Chris sees Healing Phoenix Arts, the Warrior Scar Jewelry workshops, and his Practitioner work as an incredible opportunity to complete a statement he made two and a half weeks into his hospital stay, “I need to do something with my life to give back to the burn and trauma community.”
Holly Gage

Holly Gage is the creator and instructor of the Warrior Scar Jewelry workshops and co-founder of the Healing Phoenix Arts Program. She has been making jewelry since the age of 13, has been published in more than 80 publications, and has received multiple awards for her jewelry designs, innovation, leadership, and generous spirit of giving. For nearly 25 years, Holly has taught students of all ages through in- person workshops, interactive online classes, and international retreats —sharing a soulful, transformative approach to creating art.
Holly’s commitment to trauma survivors began after her husband Christopher, and their son, Ryan, were critically burned in an
explosion at their mobile restaurant. Their recovery was long and painful, and their post-traumatic experiences differed greatly, both physically and emotionally.

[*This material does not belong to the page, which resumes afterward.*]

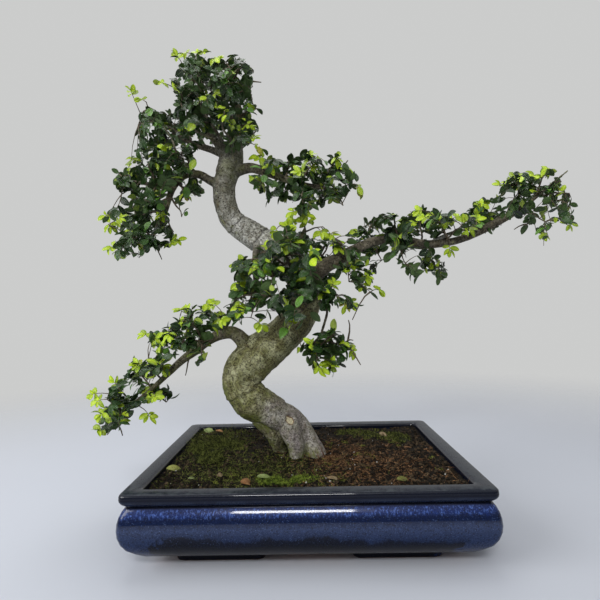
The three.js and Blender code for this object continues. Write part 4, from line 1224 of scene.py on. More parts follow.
@dataclass
class Tree:
    """The trunk, roots and limbs, which are one grown piece of wood."""

    voxel: float = 1.36
    steps_per_point: int = 5
    samples_per_limb: int = 90
    batch: int = 8000
    ring_reach: float = 40
    knots: tuple[Mark, ...] = (
        Mark((-83, -12, 392), 3.4, 0.8, 0.9),
        Mark((-110.5, -8, 433), 3.2, 1.2, 0.5),
        Mark((-103, -14, 186), 3.0, 2.2, 0.5),
        Mark((-98, -24, 165), 4.2, 1.4, 0.3),
        Mark((-92, -22, 147), 4.6, 1.5, 0.2),
        Mark((-74, -34, 176), 5.0, 0.9, 0.2),
        Mark((-52, -26, 226), 4.2, 1.3, 0.5),
        Mark((-30, -20, 250), 3.6, 1.0, 0.5),
        Mark((-80, 12, 380), 3.0, 1.0, 0.6),
        Mark((-40, 18, 330), 3.6, 1.2, 0.6),
        Mark((-60, 26, 175), 5.0, 1.8, 0.4),
        Mark((-20, 26, 235), 4.4, 1.6, 0.5),
        Mark((-104, 6, 410), 2.6, 1.1, 0.5),
        Mark((-46, -24, 150), 3.2, 0.6, 0.8),
        Mark((-88, -22, 176), 3.0, 1.4, 0.3),
        Mark((-24, -25, 128), 1.9, 0.2, 0.5),
        Mark((-24, -27, 122), 1.9, 0.2, 0.55),
        Mark((-24.5, -28, 115), 1.7, 0.2, 0.5),
    )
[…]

Witnessing these separate healing paths underscored for Holly that no two trauma survivors follow the same journey—and that healing often requires deeply individual approaches. She found that creating art can be a powerful way to process those experiences.
Six months after the accident, Holly began volunteering as an Activity Director at Camp Susquehanna, a four- day summer camp for burn survivors ages 6 to 16. There she introduced the Warrior Scar Jewelry project, which helps campers create keepsake jewelry replicating their scars while accommodating their varying abilities. “The paradigm shift from hiding their scars to honoring and sharing them as they became the centerpiece of their jewelry was truly exhilarating to see,” says Holly.
Since that first experience, Holly and Christopher have developed multiple workshops for the Phoenix Society for Burn Survivors World Burn Congress and various support groups—helping create a growing demand for healing through art.
Holly holds a B.S. in Fine Art and Education and an Art Therapy Practitioner Certification. She combines art and
dialogue as a healing modality and is double-certified as a peer support volunteer for burn survivors (SOAR) and
trauma survivors (Boulder Crest Foundation).
Christopher’s own Post-Traumatic Growth (PTG) was life-changing. Both he and Holly were inspired by his dramatic transformation and positive outlook. All too often, the focus remains on the negative aspects of PTSD; discovering the lesser-known field of PTG motivated them to make this teachable skill set available to as many survivors as possible during the appropriate stages of their recovery.